→ REQUIRED TASK
Find the lines containing the word "axes" and copy every one of them.

→ DATA BLOCK
++++++++++

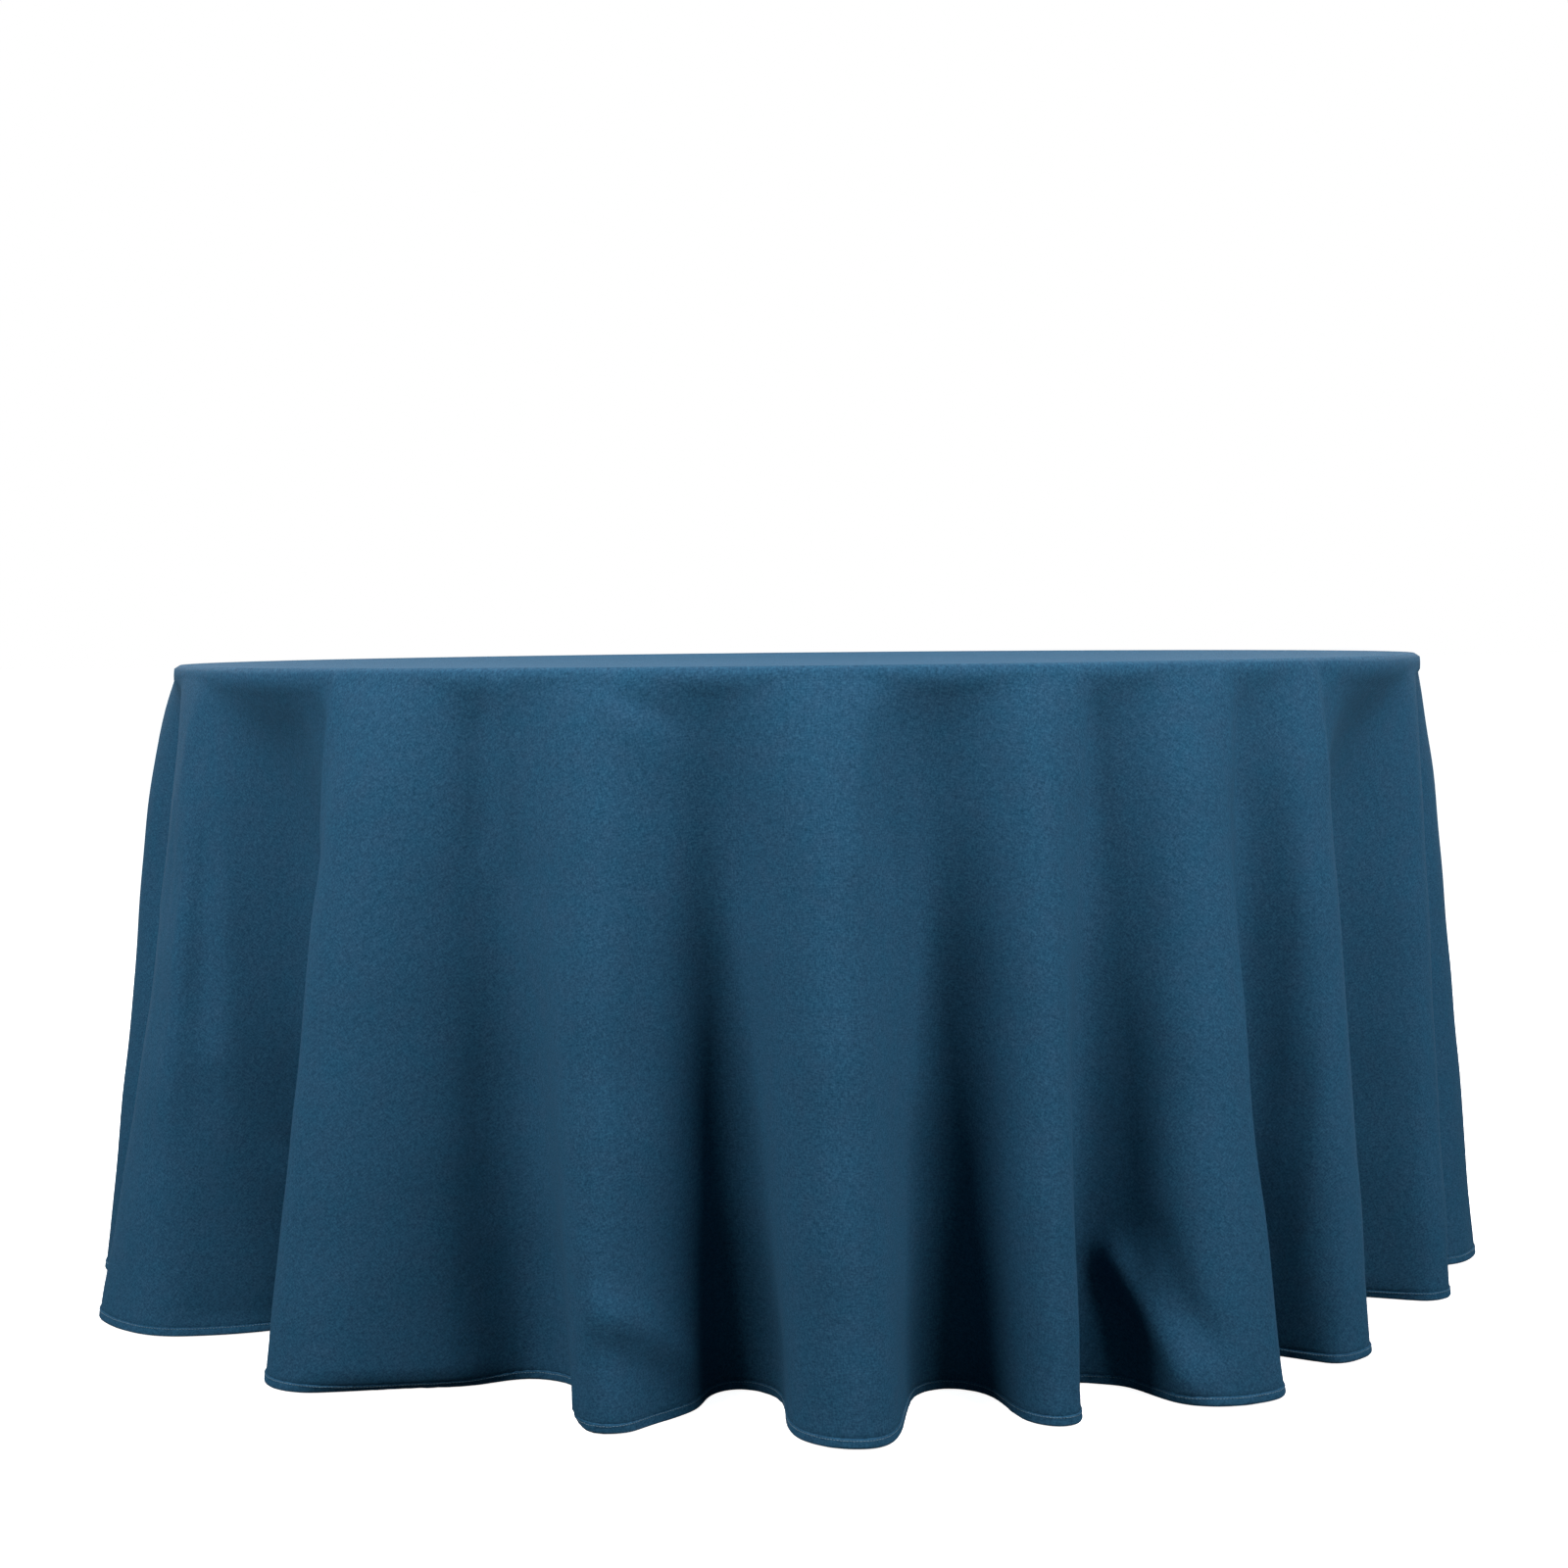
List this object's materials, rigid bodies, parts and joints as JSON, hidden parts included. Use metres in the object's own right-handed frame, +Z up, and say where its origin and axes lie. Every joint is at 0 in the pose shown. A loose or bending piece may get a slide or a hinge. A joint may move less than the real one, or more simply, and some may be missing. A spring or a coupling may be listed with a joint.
{
  "type": "tablecloth on a table",
  "caption": "Floor-length round tablecloth hanging in deep folds over a round banquet table with fold-away leg frames.",
  "frame": {"origin": "on the floor, under the centre of the table top", "axes": "+Z up; -Y towards the front of the table; +X to the right, across the two leg frames"},
  "size_m": [1.72, 1.72, 0.7449],
  "materials": {
    "cloth": "matt heathered plain weave",
    "thread": "spun polyester thread, a shade lighter than the cloth",
    "label_tape": "woven tape",
    "plywood": "birch plywood, clear sealed",
    "hardwood": "sanded and sealed",
    "laminate": "textured wood-tone laminate",
    "vinyl_edge": "moulded vinyl",
    "coated_tube": "grey powder coat",
    "zinc_steel": "zinc plated pressed steel",
    "bright_steel": "bright turned steel",
    "spring_steel": "drawn wire",
    "zinc_screw": "zinc plated",
    "foot_plastic": "moulded"
  },
  "bodies": {
    "table_top": {"top_panel": "plywood", "top_laminate": "laminate", "edge_moulding": "vinyl_edge", "runner_front": "hardwood", "runner_rear": "hardwood", "runner_screws": "zinc_screw", "bracket_screws": "zinc_screw", "lock_screws": "zinc_screw", "left_bracket_front": "zinc_steel", "left_bracket_rear": "zinc_steel", "right_bracket_front": "zinc_steel", "right_bracket_rear": "zinc_steel", "left_lock_housing": "zinc_steel", "right_lock_housing": "zinc_steel"},
    "left_leg_frame": {"left_pivot_tube": "coated_tube", "left_leg_front": "coated_tube", "left_leg_rear": "coated_tube", "left_stretcher": "coated_tube", "left_lock_cam": "zinc_steel", "left_foot_front": "foot_plastic", "left_foot_rear": "foot_plastic"},
    "right_leg_frame": {"right_pivot_tube": "coated_tube", "right_leg_front": "coated_tube", "right_leg_rear": "coated_tube", "right_stretcher": "coated_tube", "right_lock_cam": "zinc_steel", "right_foot_front": "foot_plastic", "right_foot_rear": "foot_plastic"},
    "left_lock": {"left_lock_bolt": "bright_steel", "left_lock_spring": "spring_steel"},
    "right_lock": {"right_lock_bolt": "bright_steel", "right_lock_spring": "spring_steel"},
    "tablecloth": {"tablecloth_panel": "cloth", "tablecloth_hem": "cloth", "hem_stitching": "thread", "care_label": "label_tape"}
  },
  "joints": [
    {"name": "left_leg_fold", "type": "hinge", "parent": "table_top", "child": "left_leg_frame", "pos_m": [-0.43, 0, 0.688], "axis": [0, -1, 0], "range_deg": [0, 93]},
    {"name": "right_leg_fold", "type": "hinge", "parent": "table_top", "child": "right_leg_frame", "pos_m": [0.43, 0, 0.688], "axis": [0, 1, 0], "range_deg": [0, 93]},
    {"name": "left_lock_pull", "type": "slide", "parent": "table_top", "child": "left_lock", "axis": [1, 0, 0], "range_m": [0, 0.006], "stiffness_N_per_m": 600, "springref_m": -0.004, "deforming": ["left_lock_spring"]},
    {"name": "right_lock_pull", "type": "slide", "parent": "table_top", "child": "right_lock", "axis": [-1, 0, 0], "range_m": [0, 0.006], "stiffness_N_per_m": 600, "springref_m": -0.004, "deforming": ["right_lock_spring"]},
    {"name": "cloth_lift_off", "type": "slide", "parent": "table_top", "child": "tablecloth", "axis": [0, 0, 1], "range_m": [0, 0.78]}
  ]
}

++++++++++

→ RESPONSE
List this object's materials, rigid bodies, parts and joints as JSON, hidden parts included. Use metres in the object's own right-handed frame, +Z up, and say where its origin and axes lie. Every joint is at 0 in the pose shown. A loose or bending piece may get a slide or a hinge. A joint may move less than the real one, or more simply, and some may be missing. A spring or a coupling may be listed with a joint.
  "frame": {"origin": "on the floor, under the centre of the table top", "axes": "+Z up; -Y towards the front of the table; +X to the right, across the two leg frames"},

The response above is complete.